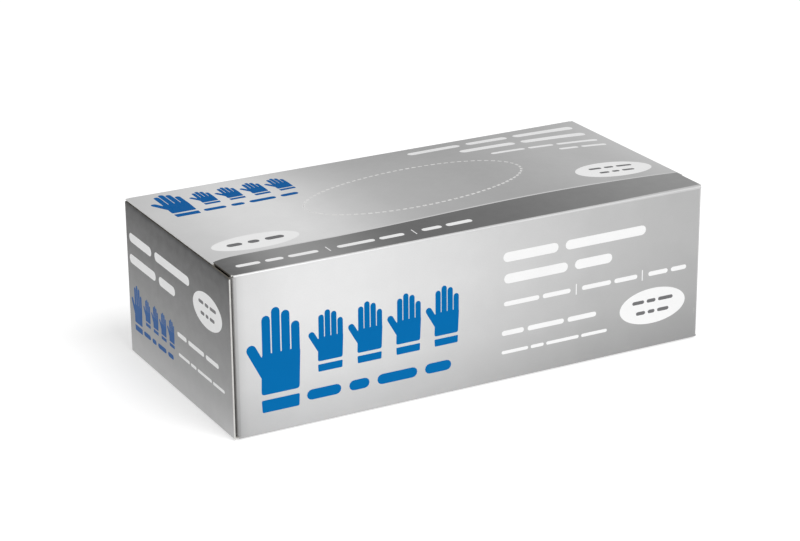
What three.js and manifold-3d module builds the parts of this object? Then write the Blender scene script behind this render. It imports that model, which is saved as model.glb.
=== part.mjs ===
// A carton of one hundred disposable gloves: a glued paperboard box with hinged end flaps and a
// perforated oval in its lid that tears out to leave the dispensing mouth.
// Millimetres, +Z up. The origin is the middle of the footprint: X runs along the carton,
// the front panel faces -Y, and the box stands on z = 0.
import * as THREE from "three";
import { mergeVertices } from "three/addons/utils/BufferGeometryUtils.js";
import Module from "manifold-3d";

const wasm = await Module();
wasm.setup();

// ---- driving dimensions ----
const LENGTH = 240; // end flap face to end flap face
const WIDTH = 115; // front panel to back panel
const HEIGHT = 75; // table to the lid's long creases
const LID_RISE = 3.5; // how far the packed gloves push the lid up
const LID_RISE_X = 44; // where along the carton the lid stands highest
const LID_RISE_REACH = 71; // how far along the carton the swelling spreads
const BOARD = 0.7; // paperboard thickness
const PLY_GAP = 0.3; // air or glue between two boards that lie face to face
const FOLD_RADIUS = 1.3; // outside radius of a long crease
const CREASE = 1; // board left out beside the crease of an outer or inner flap, so that it can turn
const DUST_CREASE = 1.3; // the same beside a dust flap's softer crease
const KERF = 0.3; // width of the cut round the tear-out oval

const OVAL = { x: -0.3, y: 1.1, halfLength: 55.2, halfWidth: 24.6 };
const INNER_FLAP_LENGTH = 34.5; // short enough never to meet the outer flap as both swing out
const INNER_FLAP_TAPER = 2;
const SHOULDER = 18; // from the front crease to where the inner flap's crease begins
const DUST_FLAP_LENGTH = 42;
const DUST_FLAP_TAPER = 21; // how much narrower each edge of a dust flap is at its tip
const DUST_FLAP_MARGIN = 0.5; // how far a dust flap stays clear of the lid and the base
const FLAP_MARGIN = 1.2; // a flap is cut this much short of the edges beside its crease
const RIGHT_FLAP_FRONT_MARGIN = 3; // the right outer flap stays hidden behind the front wall
const OUTER_FLAP_DROP = 1.6; // the outer flap stops this far below the lid, under its crease
const SEAM_FLAP_WIDTH = 18;
const SEAM_FLAP_MARGIN = 4;
const GLUE = 0.1; // film thickness of hot-melt glue
const GLUE_WIDTH = 6;
const GLUE_LENGTH = 76;

const GLOVE_LENGTH = 228;
const GLOVE_WIDTH = 104;
const GLOVE_THICKNESS = 0.27; // two walls of film, pressed flat
const TOP_GLOVES = 10;
const TOP_GLOVE_PITCH = 0.78;
const BUNDLES = 18;
const GLOVES_PER_BUNDLE = 5;
const BUNDLE_PITCH = 3.25;

// ---- places worked out from them ----
const endX = LENGTH / 2;
const sideY = WIDTH / 2;
const ply = BOARD + PLY_GAP; // from one board's outside to the next board's outside
const innerFlapInset = ply; // the inner flap's outside, measured in from the end
const dustFlapInset = 2 * ply;
const lidHalfLength = endX - innerFlapInset - CREASE - PLY_GAP;
const creaseY = sideY - FOLD_RADIUS; // where the lid's flat board starts to bend down
const lidHalfWidth = creaseY - PLY_GAP;
const shoulderY = -sideY + SHOULDER;
const stackFloor = 2 * BOARD + 2 * PLY_GAP + GLUE; // just above the seam flap

// ---- finishes ----
const finish = (color, roughness, metalness = 0) => {
  return new THREE.MeshStandardMaterial({ color, roughness, metalness });
};
const printedBoard = () => finish(0xb4b6b8, 0.38, 0.35);
const rawBoard = () => finish(0xd9d3c6, 0.9);
const hotMelt = () => finish(0xe6dcae, 0.45);
const gloveFilm = () => finish(0x1d1f22, 0.6);

const part = new THREE.Group();

function add(name, geometry, material) {
  const mesh = new THREE.Mesh(geometry, material);
  mesh.name = name;
  part.add(mesh);
  return mesh;
}

// ---- shapes ----

// A box between its lowest and highest corners.
function block(low, high) {
  const size = low.map((value, i) => high[i] - value);
  const middle = low.map((value, i) => (high[i] + value) / 2);
  return new THREE.BoxGeometry(...size).translate(...middle);
}

// A closed outline from a list of [across, up] corners.
function outline(corners) {
  return new THREE.Shape(corners.map(([u, v]) => new THREE.Vector2(u, v)));
}

function solidOf(geometry) {
  const bare = geometry.clone().deleteAttribute("normal").deleteAttribute("uv");
  const merged = mergeVertices(bare);
  const vertProperties = merged.attributes.position.array;
  const triVerts = new Uint32Array(merged.index.array);
  return new wasm.Manifold(new wasm.Mesh({ numProp: 3, vertProperties, triVerts }));
}

// Two overlapping closed geometries joined into one.
function joined(first, second) {
  const mesh = solidOf(first).add(solidOf(second)).getMesh();
  const geometry = new THREE.BufferGeometry();
  geometry.setAttribute("position", new THREE.BufferAttribute(mesh.vertProperties, 3));
  geometry.setIndex(new THREE.BufferAttribute(mesh.triVerts, 1));
  return geometry.toNonIndexed();
}

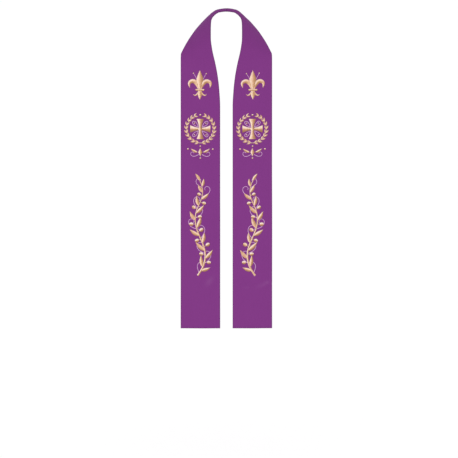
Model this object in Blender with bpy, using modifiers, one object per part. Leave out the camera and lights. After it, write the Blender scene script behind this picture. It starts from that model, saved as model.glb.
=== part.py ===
"""Clerical stole, hanging as it does when it is worn, with nobody inside it.

Two mirrored halves of cloth meet at a seam behind the neck. Each half is a narrow band round the
neck, a shoulder that widens to a corner, and a straight panel down the front to its hem. A lily and
a cross, both embroidered, lie on each panel.

Frame: metres, +Z up, -Y to the wearer's front and +X to the right of somebody who faces the wearer.
The origin is the middle of the neck, at the height where the cloth rests beside it.
"""

from math import cos, pi, sin
from typing import NamedTuple

import bmesh
import bpy
import numpy as np

# Driving dimensions.
CLOTH_THICKNESS = 0.002
SEAM_GAP = 0.0003
PANEL_WIDTH = 0.1414
PANEL_SPACING = 0.0448
PANEL_FLARE = 0.001
HEM_DROP = 1.115
FACETS_ACROSS = 10
SEAM_FACET = 0.001

# The two edges of a panel, measured from the middle of the garment.
PANEL_INSIDE = PANEL_SPACING / 2
PANEL_OUTSIDE = PANEL_INSIDE + PANEL_WIDTH
HEM_OUTSIDE = PANEL_OUTSIDE + PANEL_FLARE

# Embroidered motifs: a stitched pad this thick, lying this far off the cloth.
MOTIF_THICKNESS = 0.0012
MOTIF_GAP = 0.0003
MOTIF_CELL = 0.014
CURVE_STEPS = 5

# The cross, and where both motifs lie: across from the garment's middle, and up from the hem.
CROSS_REACH = 0.036
CROSS_WAIST = 0.0045
CROSS_FLARE = 0.0135
CROSS_ACROSS = (PANEL_INSIDE + PANEL_OUTSIDE) / 2
CROSS_CENTRE_ABOVE_HEM = 0.720
LILY_ACROSS = 0.0945
LILY_FOOT_ABOVE_HEM = 0.825


class Section(NamedTuple):
    """One cut across a half, from its neck edge to its outer edge."""

    place: str
    neck_x: float
    neck_y: float
    neck_z: float
    outer_x: float
    outer_y: float
    outer_z: float
    crown: float
    facets: int


# Where the cloth lies on a general figure, from the seam behind the neck to the hem. The crown is
# how far the middle of the cloth stands out from the straight line between its edges, and facets
# is the number of rows of facets down to the next section.
SECTIONS = (
    Section("centre back", 0.000, 0.052, 0.0178, 0.000, 0.096, 0.014, 0.0104, 3),
    Section("back of neck", 0.022, 0.050, 0.0153, 0.036, 0.091, 0.0094, 0.0106, 3),
    Section("back corner", 0.0415, 0.038, 0.0059, 0.0715, 0.0655, -0.0123, 0.0086, 3),
    Section("side of neck", 0.0543, 0.012, -0.0112, 0.1022, 0.0212, -0.0372, 0.0067, 2),
    Section("shoulder ridge", 0.056, -0.012, -0.0268, 0.1152, -0.004, -0.0508, 0.005, 2),
    Section("collarbone", 0.0563, -0.034, -0.044, 0.1246, -0.018, -0.0631, 0.004, 3),
    Section("upper chest", 0.056, -0.062, -0.075, 0.1405, -0.040, -0.0868, 0.003, 3),
    Section("above the corner", 0.0518, -0.078, -0.108, 0.1569, -0.064, -0.116, 0.003, 2),
    Section("corner", 0.0466, -0.085, -0.133, 0.1633, -0.073, -0.131, 0.003, 2),
    Section("below the corner", 0.0406, -0.092, -0.157, PANEL_OUTSIDE, -0.080, -0.150, 0.003, 3),
    Section("neckline", 0.031, -0.103, -0.208, PANEL_OUTSIDE, -0.089, -0.206, 0.003, 2),
    Section("low neckline", 0.026, -0.111, -0.250, PANEL_OUTSIDE, -0.096, -0.250, 0.003, 3),
    Section("panel top", PANEL_INSIDE, -0.120, -0.316, PANEL_OUTSIDE, -0.103, -0.316, 0.003, 7),
    Section("upper panel", PANEL_INSIDE, -0.131, -0.480, PANEL_OUTSIDE, -0.116, -0.480, 0.003, 12),
    Section("lower panel", PANEL_INSIDE, -0.133, -0.800, 0.1644, -0.123, -0.800, 0.003, 11),
    Section("hem", PANEL_INSIDE, -0.131, -HEM_DROP, HEM_OUTSIDE, -0.127, -HEM_DROP, 0.003, 0),
)


class OutlinePoint(NamedTuple):
    """One point of a motif's outline, a sharp corner or a point that the curve rounds."""

    across: float
    up: float
    sharp: bool


class Motif(NamedTuple):
    """One embroidered shape and where its own zero point lies on a panel."""

    name: str
    outline: list
    across: float
    above_hem: float


# Right half of the lily's outline, from its foot to the tip of its middle petal.
LILY_HALF = (
    OutlinePoint(0.000, 0.000, True),
    OutlinePoint(0.0085, 0.014, False),
    OutlinePoint(0.005, 0.029, True),
    OutlinePoint(0.015, 0.031, True),
    OutlinePoint(0.015, 0.038, True),
    OutlinePoint(0.020, 0.050, False),
    OutlinePoint(0.030, 0.052, False),
    OutlinePoint(0.035, 0.040, True),
    OutlinePoint(0.041, 0.056, False),
    OutlinePoint(0.031, 0.071, False),
    OutlinePoint(0.017, 0.064, False),
    OutlinePoint(0.0085, 0.046, True),
    OutlinePoint(0.0135, 0.073, False),
    OutlinePoint(0.000, 0.105, True),
)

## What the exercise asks
Return nothing but the lines from the first line of the listing through the line with "wasm.setup();", please, keeping every one of them unchanged.

## Answer to the problem
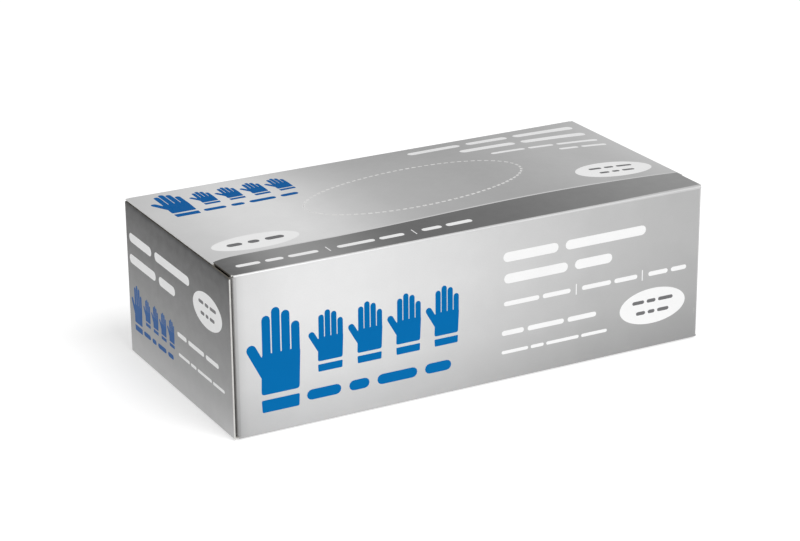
What three.js and manifold-3d module builds the parts of this object? Then write the Blender scene script behind this render. It imports that model, which is saved as model.glb.
=== part.mjs ===
// A carton of one hundred disposable gloves: a glued paperboard box with hinged end flaps and a
// perforated oval in its lid that tears out to leave the dispensing mouth.
// Millimetres, +Z up. The origin is the middle of the footprint: X runs along the carton,
// the front panel faces -Y, and the box stands on z = 0.
import * as THREE from "three";
import { mergeVertices } from "three/addons/utils/BufferGeometryUtils.js";
import Module from "manifold-3d";

const wasm = await Module();
wasm.setup();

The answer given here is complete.